Goal: In the records below, begin at the line containing "cad_parts[member].parent = rigid_bodies[body]" and end at the line containing "for node in"; quote every line in that span exactly, including both boundary lines, and no others.

Data entries:
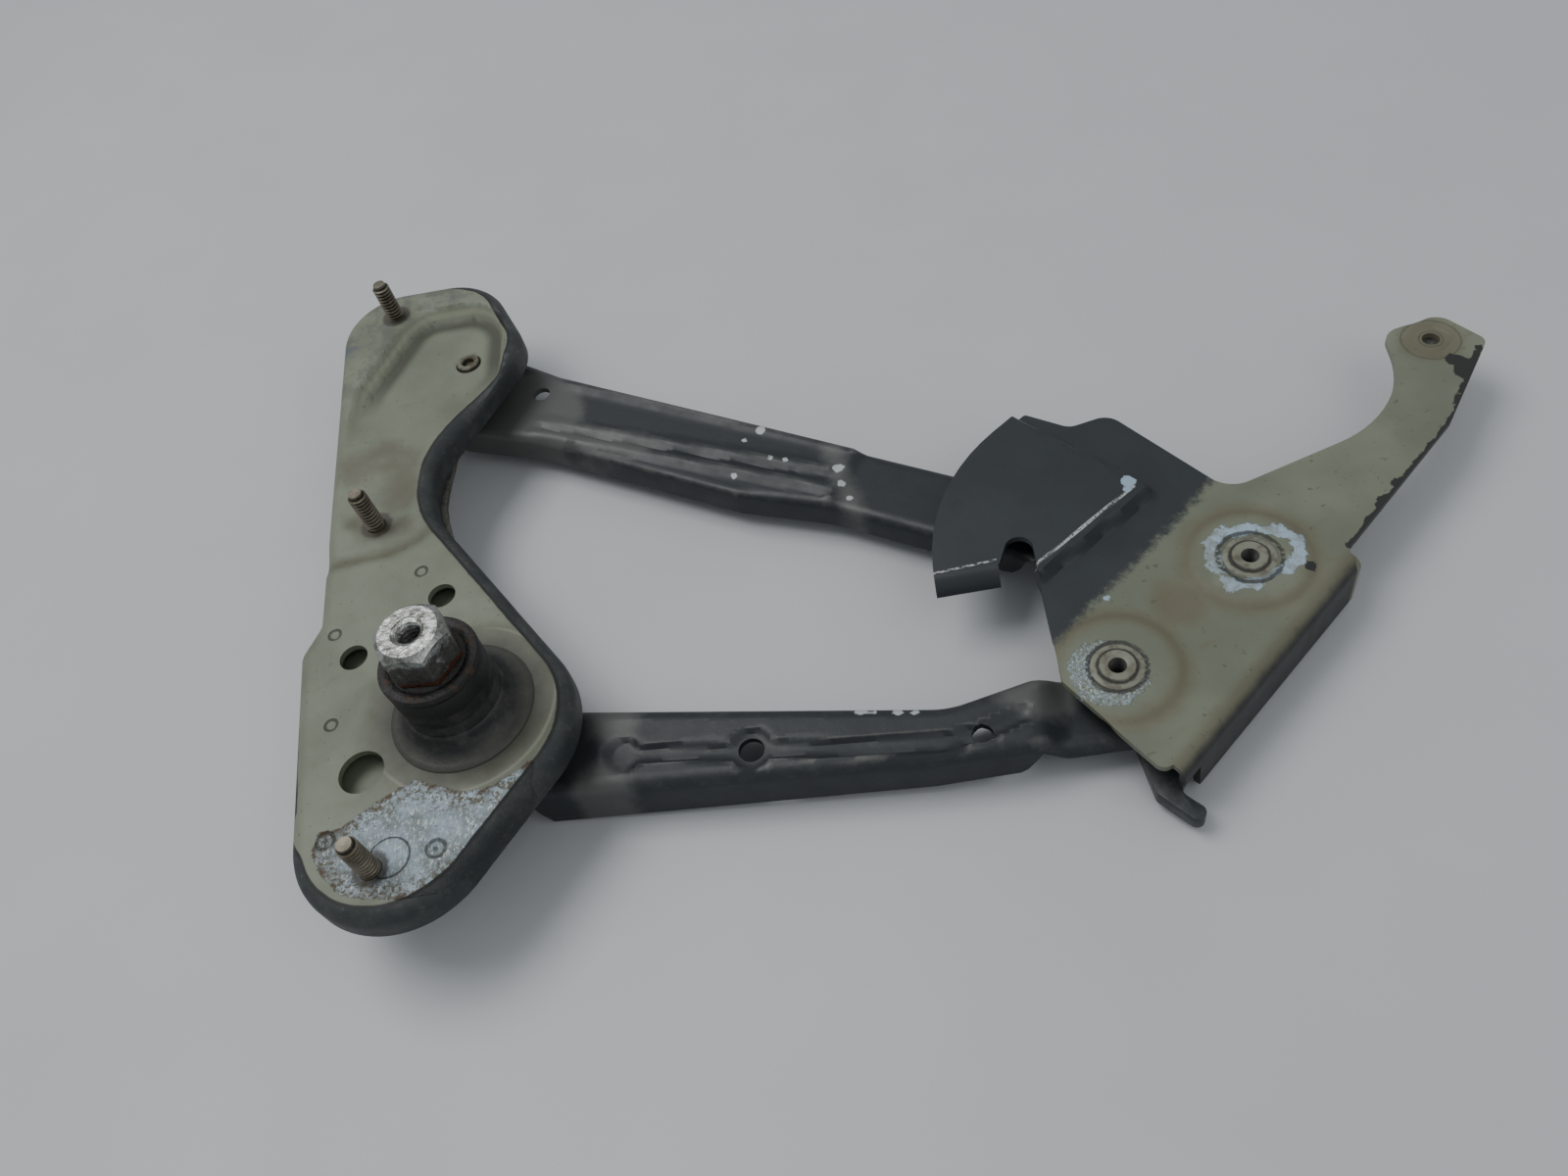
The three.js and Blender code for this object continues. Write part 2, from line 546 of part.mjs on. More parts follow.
* * *
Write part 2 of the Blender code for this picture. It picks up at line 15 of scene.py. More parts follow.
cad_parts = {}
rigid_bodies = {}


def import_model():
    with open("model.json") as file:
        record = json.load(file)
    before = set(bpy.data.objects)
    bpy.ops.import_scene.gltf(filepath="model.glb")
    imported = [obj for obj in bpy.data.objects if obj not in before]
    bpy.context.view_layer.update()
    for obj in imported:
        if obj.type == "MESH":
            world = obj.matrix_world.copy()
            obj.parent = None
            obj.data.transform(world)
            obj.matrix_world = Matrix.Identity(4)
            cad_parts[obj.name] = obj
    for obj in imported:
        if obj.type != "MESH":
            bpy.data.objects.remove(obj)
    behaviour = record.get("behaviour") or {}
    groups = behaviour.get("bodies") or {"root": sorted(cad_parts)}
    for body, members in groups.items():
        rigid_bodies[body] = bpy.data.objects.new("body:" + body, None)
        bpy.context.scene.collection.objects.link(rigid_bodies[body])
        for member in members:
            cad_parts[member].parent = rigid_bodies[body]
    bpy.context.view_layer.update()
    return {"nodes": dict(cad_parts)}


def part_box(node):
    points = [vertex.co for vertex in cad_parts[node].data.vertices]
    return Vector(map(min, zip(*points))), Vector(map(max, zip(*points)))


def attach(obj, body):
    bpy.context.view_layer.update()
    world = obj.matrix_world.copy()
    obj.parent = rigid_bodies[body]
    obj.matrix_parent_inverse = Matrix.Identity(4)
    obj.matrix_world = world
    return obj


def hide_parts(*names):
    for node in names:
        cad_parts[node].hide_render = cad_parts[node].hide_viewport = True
---
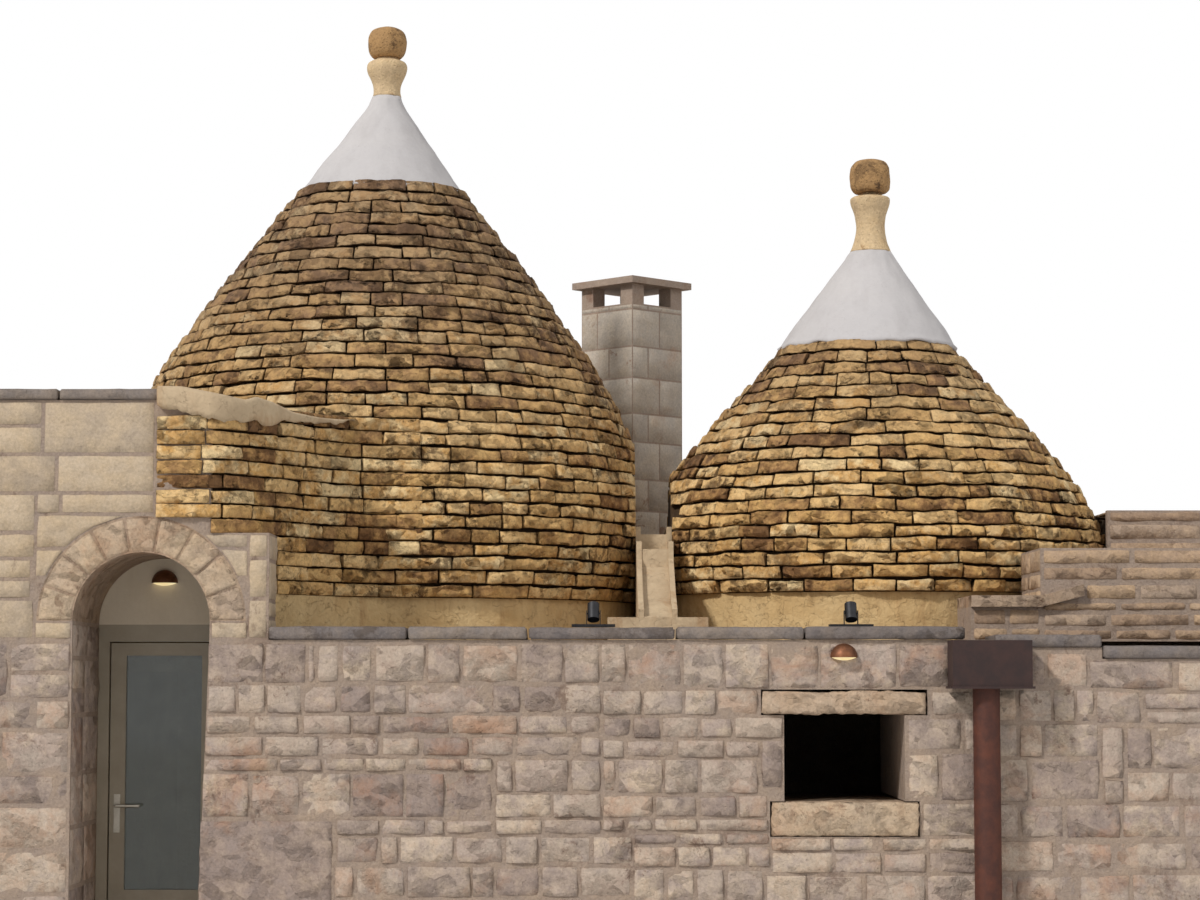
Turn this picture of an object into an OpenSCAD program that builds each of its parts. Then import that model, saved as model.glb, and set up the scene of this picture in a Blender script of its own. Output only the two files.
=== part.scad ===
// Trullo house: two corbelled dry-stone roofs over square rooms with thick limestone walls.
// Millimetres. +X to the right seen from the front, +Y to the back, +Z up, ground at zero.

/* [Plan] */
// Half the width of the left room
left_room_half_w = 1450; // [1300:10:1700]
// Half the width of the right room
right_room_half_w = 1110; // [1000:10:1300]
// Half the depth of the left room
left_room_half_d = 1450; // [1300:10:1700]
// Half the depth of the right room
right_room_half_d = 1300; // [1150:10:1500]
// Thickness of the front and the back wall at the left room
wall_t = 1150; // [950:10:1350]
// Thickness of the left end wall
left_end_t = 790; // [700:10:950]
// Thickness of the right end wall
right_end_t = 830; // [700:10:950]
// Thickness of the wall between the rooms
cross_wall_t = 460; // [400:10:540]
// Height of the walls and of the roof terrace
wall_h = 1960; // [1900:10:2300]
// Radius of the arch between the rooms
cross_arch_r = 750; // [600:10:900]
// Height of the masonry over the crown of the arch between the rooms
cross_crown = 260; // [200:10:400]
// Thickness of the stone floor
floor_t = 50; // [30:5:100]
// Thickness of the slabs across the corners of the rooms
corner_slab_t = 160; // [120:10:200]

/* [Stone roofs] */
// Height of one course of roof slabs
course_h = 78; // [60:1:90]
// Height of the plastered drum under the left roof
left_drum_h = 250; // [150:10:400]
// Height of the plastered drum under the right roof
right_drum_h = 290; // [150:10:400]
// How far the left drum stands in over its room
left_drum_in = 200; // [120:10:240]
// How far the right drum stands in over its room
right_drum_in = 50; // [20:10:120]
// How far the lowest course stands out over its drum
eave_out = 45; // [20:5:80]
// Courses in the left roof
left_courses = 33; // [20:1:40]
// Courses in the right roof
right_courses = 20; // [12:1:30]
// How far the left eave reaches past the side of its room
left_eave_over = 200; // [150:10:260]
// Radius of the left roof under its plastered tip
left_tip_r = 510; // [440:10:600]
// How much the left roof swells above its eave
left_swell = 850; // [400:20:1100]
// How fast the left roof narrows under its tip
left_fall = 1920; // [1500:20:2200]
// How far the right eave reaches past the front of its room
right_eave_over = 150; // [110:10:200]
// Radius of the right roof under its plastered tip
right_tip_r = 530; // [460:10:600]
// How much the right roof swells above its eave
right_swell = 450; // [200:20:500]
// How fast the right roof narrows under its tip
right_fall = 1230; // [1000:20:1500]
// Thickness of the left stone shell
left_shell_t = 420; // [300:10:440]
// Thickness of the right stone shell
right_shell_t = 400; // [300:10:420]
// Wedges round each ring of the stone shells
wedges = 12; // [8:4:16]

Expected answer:
            cad_parts[member].parent = rigid_bodies[body]
    bpy.context.view_layer.update()
    return {"nodes": dict(cad_parts)}


def part_box(node):
    points = [vertex.co for vertex in cad_parts[node].data.vertices]
    return Vector(map(min, zip(*points))), Vector(map(max, zip(*points)))


def attach(obj, body):
    bpy.context.view_layer.update()
    world = obj.matrix_world.copy()
    obj.parent = rigid_bodies[body]
    obj.matrix_parent_inverse = Matrix.Identity(4)
    obj.matrix_world = world
    return obj


def hide_parts(*names):
    for node in names:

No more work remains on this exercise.